The Yale Institute for Global Health (YIGH) has selected Dr. Kiran Sheikh and Dr. Brian Wahl to receive the Fall 2025 Global Health Spark Award. The $10,000 award provides initial funding to support global health research initiatives and partnerships among YIGH-affiliated faculty. The winners were selected based on five criteria: innovation, feasibility, sustainability, anticipated outcomes, and alignment with YIGH’s mission to improve the health of individuals and populations worldwide.
Fall 2025 Spark Award Recipients Announced
The breast imaging fellowship in Ghana is more than an educational investment—it is a catalyst for national reform, regional transformation in breast imaging, and global awareness of breast cancer care in Africa.
Kiran Sheikh, MDAssistant Professor of Radiology and Biomedical Imaging
Educate, Empower, Diagnose: An Imaging Fellowship to Transform Breast Cancer Care in Ghana
Kiran Sheikh, MD – Assistant Professor of Radiology and Biomedical Imaging, Yale School of Medicine
Ghana currently faces a critical gap in breast cancer care due to the absence of formally trained breast imaging radiologists and the lack of a nationalized screening mammography program. By supporting the certification of fellowship-trained breast radiologists at the major teaching hospitals in Accra and Kumasi—through lectures, in-country procedural workshops, and observerships at academic institutions—we can build a sustainable breast imaging fellowship program that will become a model for neighboring countries. This initiative will have the potential to catalyze regional change across West Africa, fostering a network of skilled radiologists who will elevate the standards of care and reduce mortality through early diagnosis of breast cancer.
Early-life respiratory infections shape respiratory health for decades. By studying molecular recovery in infancy, we hope to identify children who need intervention long before chronic disease becomes clinically apparent.
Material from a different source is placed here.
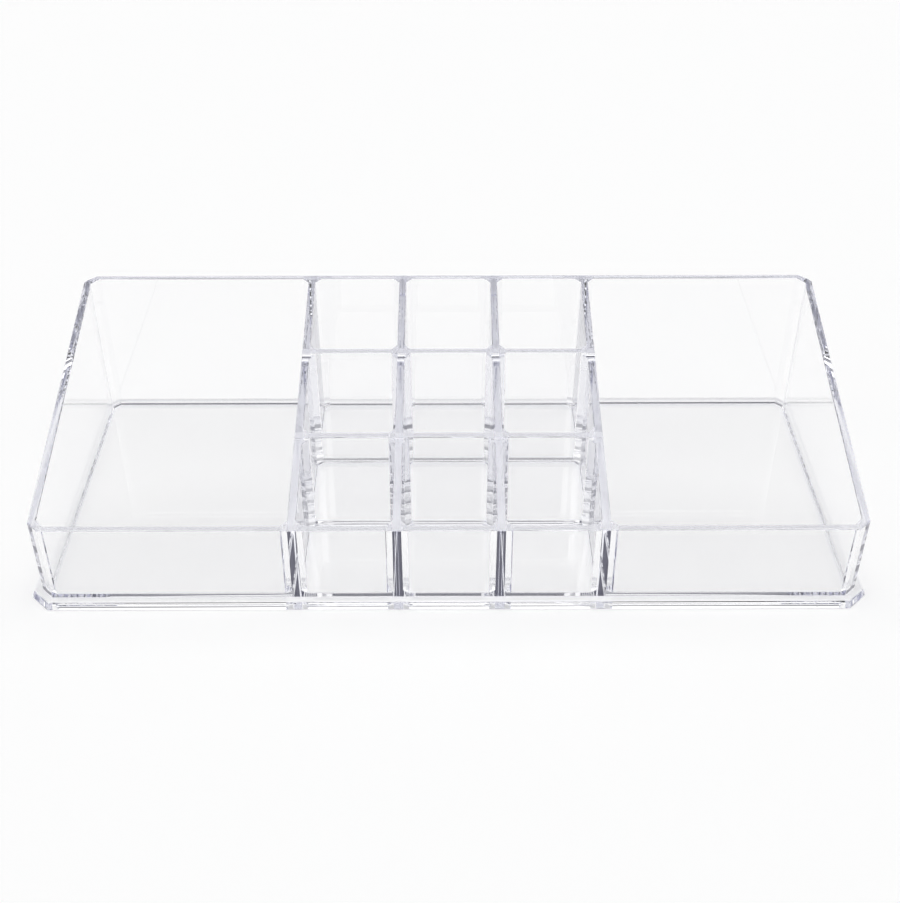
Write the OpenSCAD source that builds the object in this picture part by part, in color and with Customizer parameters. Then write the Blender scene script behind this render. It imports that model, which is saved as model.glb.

Brian Wahl, PhD, MPHAssistant Professor
PREQUEL Study
Brian Wahl, PhD – Assistant Professor (Department of Epidemiology of Microbial Diseases), Yale School of Public Health
Severe lower respiratory infections in infancy can permanently alter lung development, yet clinicians lack tools to identify which children are most vulnerable to long-term respiratory harm (e.g., asthma, impaired lung function, etc). The PREQUEL study will test the feasibility of serial nasal transcriptomic profiling in infants recovering from severe lower respiratory infections in rural Bangladesh. By tracking gene expression from acute illness through recovery, the study aims to identify early transcriptional patterns associated with incomplete healing and future chronic disease risk. The pilot will generate foundational data and workflows for a larger cohort study linking early infection biology to later asthma and impaired lung function.